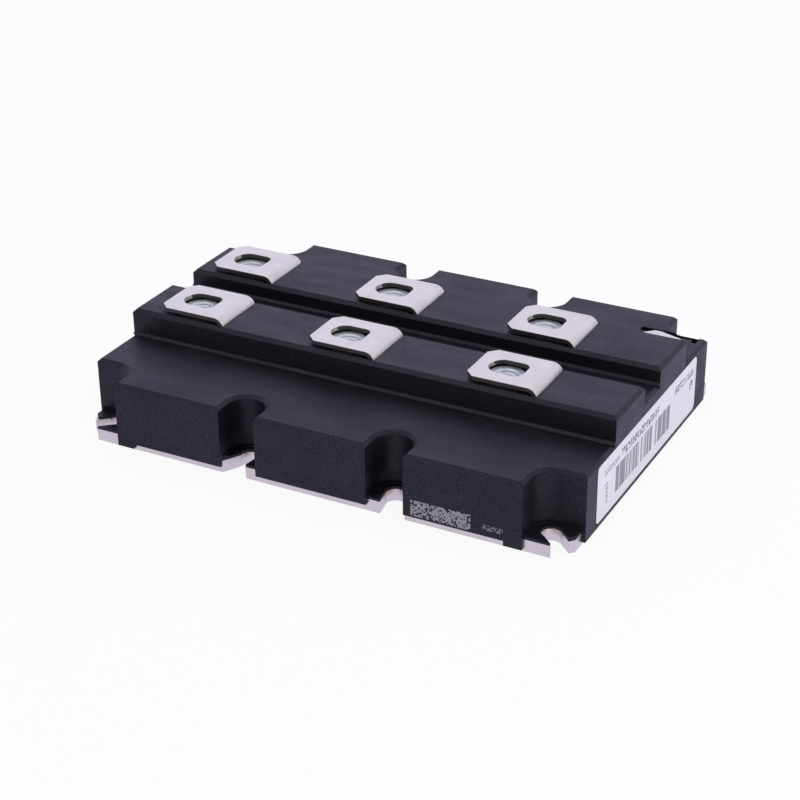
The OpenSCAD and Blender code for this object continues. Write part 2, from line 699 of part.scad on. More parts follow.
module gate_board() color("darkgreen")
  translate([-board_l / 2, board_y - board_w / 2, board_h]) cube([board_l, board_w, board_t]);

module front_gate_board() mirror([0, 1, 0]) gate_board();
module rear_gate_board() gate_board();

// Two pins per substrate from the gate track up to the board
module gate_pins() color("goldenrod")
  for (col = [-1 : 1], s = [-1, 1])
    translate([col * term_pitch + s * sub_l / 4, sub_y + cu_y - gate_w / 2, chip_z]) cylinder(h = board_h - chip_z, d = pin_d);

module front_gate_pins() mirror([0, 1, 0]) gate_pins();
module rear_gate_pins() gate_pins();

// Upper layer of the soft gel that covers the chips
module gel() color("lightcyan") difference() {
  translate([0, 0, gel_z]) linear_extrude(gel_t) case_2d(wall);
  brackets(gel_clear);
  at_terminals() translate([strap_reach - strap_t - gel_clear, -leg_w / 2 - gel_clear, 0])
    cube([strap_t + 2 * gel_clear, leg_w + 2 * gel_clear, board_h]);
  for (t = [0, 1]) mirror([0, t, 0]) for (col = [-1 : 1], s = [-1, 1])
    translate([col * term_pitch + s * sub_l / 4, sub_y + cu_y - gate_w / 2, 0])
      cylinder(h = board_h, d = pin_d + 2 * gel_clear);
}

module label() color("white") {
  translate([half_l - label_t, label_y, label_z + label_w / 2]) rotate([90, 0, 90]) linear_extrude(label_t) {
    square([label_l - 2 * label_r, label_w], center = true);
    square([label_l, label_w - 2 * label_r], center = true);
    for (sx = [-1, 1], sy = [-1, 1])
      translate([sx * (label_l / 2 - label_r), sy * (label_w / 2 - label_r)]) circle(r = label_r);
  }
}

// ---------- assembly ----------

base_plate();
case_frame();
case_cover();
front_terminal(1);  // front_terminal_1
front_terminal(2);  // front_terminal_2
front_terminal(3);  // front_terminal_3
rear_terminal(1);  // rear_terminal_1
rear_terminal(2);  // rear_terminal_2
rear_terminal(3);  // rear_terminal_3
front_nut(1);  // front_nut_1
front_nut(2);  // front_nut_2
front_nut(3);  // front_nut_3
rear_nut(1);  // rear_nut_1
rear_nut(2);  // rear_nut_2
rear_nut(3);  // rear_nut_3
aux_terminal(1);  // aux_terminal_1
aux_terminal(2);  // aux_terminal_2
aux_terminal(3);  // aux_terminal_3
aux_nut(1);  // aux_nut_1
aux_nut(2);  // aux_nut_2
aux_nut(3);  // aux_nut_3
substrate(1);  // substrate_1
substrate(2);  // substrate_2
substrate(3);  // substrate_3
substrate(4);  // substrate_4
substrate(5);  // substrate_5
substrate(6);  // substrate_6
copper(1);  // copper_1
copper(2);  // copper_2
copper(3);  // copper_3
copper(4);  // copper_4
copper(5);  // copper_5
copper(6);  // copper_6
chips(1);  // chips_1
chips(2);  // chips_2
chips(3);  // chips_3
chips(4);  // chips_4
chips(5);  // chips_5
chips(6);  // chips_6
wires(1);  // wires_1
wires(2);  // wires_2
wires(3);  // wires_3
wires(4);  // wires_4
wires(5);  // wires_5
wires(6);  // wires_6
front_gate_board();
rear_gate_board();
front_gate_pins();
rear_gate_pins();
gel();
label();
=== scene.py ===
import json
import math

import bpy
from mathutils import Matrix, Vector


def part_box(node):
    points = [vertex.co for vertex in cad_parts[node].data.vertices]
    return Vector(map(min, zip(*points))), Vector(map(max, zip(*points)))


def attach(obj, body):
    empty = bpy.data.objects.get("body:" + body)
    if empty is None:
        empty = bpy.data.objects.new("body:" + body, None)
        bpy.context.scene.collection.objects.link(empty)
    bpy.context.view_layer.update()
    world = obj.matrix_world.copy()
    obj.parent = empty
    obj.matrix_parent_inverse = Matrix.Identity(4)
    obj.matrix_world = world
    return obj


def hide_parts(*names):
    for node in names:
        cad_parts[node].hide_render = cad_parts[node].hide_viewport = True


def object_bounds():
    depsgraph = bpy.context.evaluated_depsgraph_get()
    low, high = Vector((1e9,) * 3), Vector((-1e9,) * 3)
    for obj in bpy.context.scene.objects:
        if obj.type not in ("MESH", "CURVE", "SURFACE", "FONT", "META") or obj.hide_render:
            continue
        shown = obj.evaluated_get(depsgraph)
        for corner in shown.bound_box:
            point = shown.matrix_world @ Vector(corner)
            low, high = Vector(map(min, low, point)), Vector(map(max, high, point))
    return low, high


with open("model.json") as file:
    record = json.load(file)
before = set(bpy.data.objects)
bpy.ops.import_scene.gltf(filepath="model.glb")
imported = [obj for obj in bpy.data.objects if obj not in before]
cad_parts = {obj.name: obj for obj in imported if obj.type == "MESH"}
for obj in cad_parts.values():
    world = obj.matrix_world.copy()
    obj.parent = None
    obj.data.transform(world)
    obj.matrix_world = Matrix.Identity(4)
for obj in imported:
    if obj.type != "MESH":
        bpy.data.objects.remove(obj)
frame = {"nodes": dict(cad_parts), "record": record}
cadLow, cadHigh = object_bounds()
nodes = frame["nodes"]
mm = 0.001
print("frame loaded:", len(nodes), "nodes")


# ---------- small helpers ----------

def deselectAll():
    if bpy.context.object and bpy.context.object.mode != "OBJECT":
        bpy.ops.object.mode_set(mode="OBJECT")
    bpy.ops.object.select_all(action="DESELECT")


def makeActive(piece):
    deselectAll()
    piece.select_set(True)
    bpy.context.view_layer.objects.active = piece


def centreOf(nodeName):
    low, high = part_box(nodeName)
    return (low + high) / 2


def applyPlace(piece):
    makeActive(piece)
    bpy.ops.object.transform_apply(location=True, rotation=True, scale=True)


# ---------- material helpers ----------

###

Extract every line above exactly as it stands.

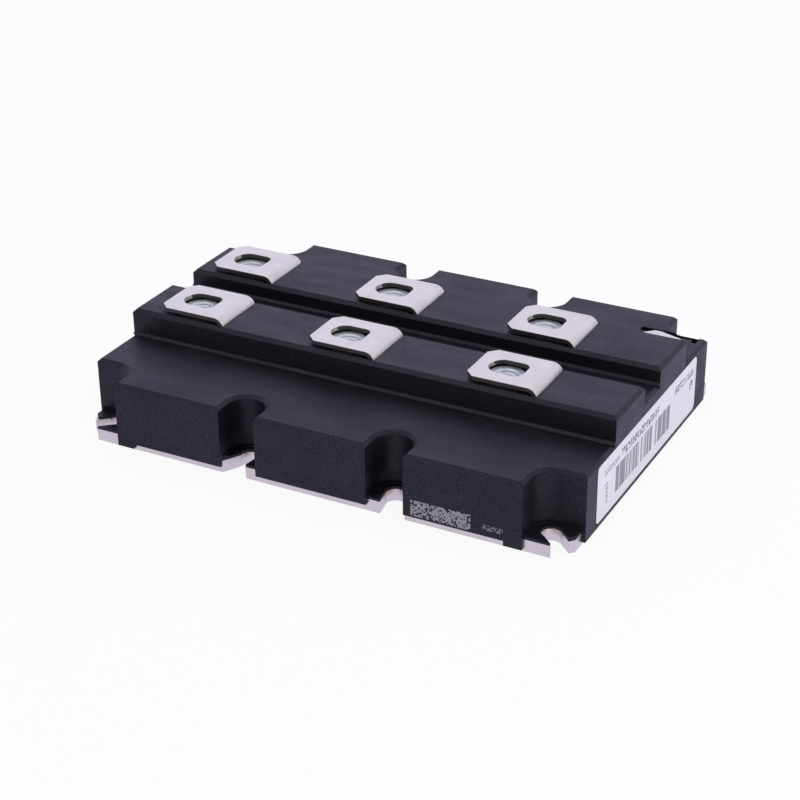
The OpenSCAD and Blender code for this object continues. Write part 2, from line 699 of part.scad on. More parts follow.
module gate_board() color("darkgreen")
  translate([-board_l / 2, board_y - board_w / 2, board_h]) cube([board_l, board_w, board_t]);

module front_gate_board() mirror([0, 1, 0]) gate_board();
module rear_gate_board() gate_board();

// Two pins per substrate from the gate track up to the board
module gate_pins() color("goldenrod")
  for (col = [-1 : 1], s = [-1, 1])
    translate([col * term_pitch + s * sub_l / 4, sub_y + cu_y - gate_w / 2, chip_z]) cylinder(h = board_h - chip_z, d = pin_d);

module front_gate_pins() mirror([0, 1, 0]) gate_pins();
module rear_gate_pins() gate_pins();

// Upper layer of the soft gel that covers the chips
module gel() color("lightcyan") difference() {
  translate([0, 0, gel_z]) linear_extrude(gel_t) case_2d(wall);
  brackets(gel_clear);
  at_terminals() translate([strap_reach - strap_t - gel_clear, -leg_w / 2 - gel_clear, 0])
    cube([strap_t + 2 * gel_clear, leg_w + 2 * gel_clear, board_h]);
  for (t = [0, 1]) mirror([0, t, 0]) for (col = [-1 : 1], s = [-1, 1])
    translate([col * term_pitch + s * sub_l / 4, sub_y + cu_y - gate_w / 2, 0])
      cylinder(h = board_h, d = pin_d + 2 * gel_clear);
}

module label() color("white") {
  translate([half_l - label_t, label_y, label_z + label_w / 2]) rotate([90, 0, 90]) linear_extrude(label_t) {
    square([label_l - 2 * label_r, label_w], center = true);
    square([label_l, label_w - 2 * label_r], center = true);
    for (sx = [-1, 1], sy = [-1, 1])
      translate([sx * (label_l / 2 - label_r), sy * (label_w / 2 - label_r)]) circle(r = label_r);
  }
}

// ---------- assembly ----------

base_plate();
case_frame();
case_cover();
front_terminal(1);  // front_terminal_1
front_terminal(2);  // front_terminal_2
front_terminal(3);  // front_terminal_3
rear_terminal(1);  // rear_terminal_1
rear_terminal(2);  // rear_terminal_2
rear_terminal(3);  // rear_terminal_3
front_nut(1);  // front_nut_1
front_nut(2);  // front_nut_2
front_nut(3);  // front_nut_3
rear_nut(1);  // rear_nut_1
rear_nut(2);  // rear_nut_2
rear_nut(3);  // rear_nut_3
aux_terminal(1);  // aux_terminal_1
aux_terminal(2);  // aux_terminal_2
aux_terminal(3);  // aux_terminal_3
aux_nut(1);  // aux_nut_1
aux_nut(2);  // aux_nut_2
aux_nut(3);  // aux_nut_3
substrate(1);  // substrate_1
substrate(2);  // substrate_2
substrate(3);  // substrate_3
substrate(4);  // substrate_4
substrate(5);  // substrate_5
substrate(6);  // substrate_6
copper(1);  // copper_1
copper(2);  // copper_2
copper(3);  // copper_3
copper(4);  // copper_4
copper(5);  // copper_5
copper(6);  // copper_6
chips(1);  // chips_1
chips(2);  // chips_2
chips(3);  // chips_3
chips(4);  // chips_4
chips(5);  // chips_5
chips(6);  // chips_6
wires(1);  // wires_1
wires(2);  // wires_2
wires(3);  // wires_3
wires(4);  // wires_4
wires(5);  // wires_5
wires(6);  // wires_6
front_gate_board();
rear_gate_board();
front_gate_pins();
rear_gate_pins();
gel();
label();
=== scene.py ===
import json
import math

import bpy
from mathutils import Matrix, Vector


def part_box(node):
    points = [vertex.co for vertex in cad_parts[node].data.vertices]
    return Vector(map(min, zip(*points))), Vector(map(max, zip(*points)))


def attach(obj, body):
    empty = bpy.data.objects.get("body:" + body)
    if empty is None:
        empty = bpy.data.objects.new("body:" + body, None)
        bpy.context.scene.collection.objects.link(empty)
    bpy.context.view_layer.update()
    world = obj.matrix_world.copy()
    obj.parent = empty
    obj.matrix_parent_inverse = Matrix.Identity(4)
    obj.matrix_world = world
    return obj


def hide_parts(*names):
    for node in names:
        cad_parts[node].hide_render = cad_parts[node].hide_viewport = True


def object_bounds():
    depsgraph = bpy.context.evaluated_depsgraph_get()
    low, high = Vector((1e9,) * 3), Vector((-1e9,) * 3)
    for obj in bpy.context.scene.objects:
        if obj.type not in ("MESH", "CURVE", "SURFACE", "FONT", "META") or obj.hide_render:
            continue
        shown = obj.evaluated_get(depsgraph)
        for corner in shown.bound_box:
            point = shown.matrix_world @ Vector(corner)
            low, high = Vector(map(min, low, point)), Vector(map(max, high, point))
    return low, high


with open("model.json") as file:
    record = json.load(file)
before = set(bpy.data.objects)
bpy.ops.import_scene.gltf(filepath="model.glb")
imported = [obj for obj in bpy.data.objects if obj not in before]
cad_parts = {obj.name: obj for obj in imported if obj.type == "MESH"}
for obj in cad_parts.values():
    world = obj.matrix_world.copy()
    obj.parent = None
    obj.data.transform(world)
    obj.matrix_world = Matrix.Identity(4)
for obj in imported:
    if obj.type != "MESH":
        bpy.data.objects.remove(obj)
frame = {"nodes": dict(cad_parts), "record": record}
cadLow, cadHigh = object_bounds()
nodes = frame["nodes"]
mm = 0.001
print("frame loaded:", len(nodes), "nodes")


# ---------- small helpers ----------

def deselectAll():
    if bpy.context.object and bpy.context.object.mode != "OBJECT":
        bpy.ops.object.mode_set(mode="OBJECT")
    bpy.ops.object.select_all(action="DESELECT")


def makeActive(piece):
    deselectAll()
    piece.select_set(True)
    bpy.context.view_layer.objects.active = piece


def centreOf(nodeName):
    low, high = part_box(nodeName)
    return (low + high) / 2


def applyPlace(piece):
    makeActive(piece)
    bpy.ops.object.transform_apply(location=True, rotation=True, scale=True)


# ---------- material helpers ----------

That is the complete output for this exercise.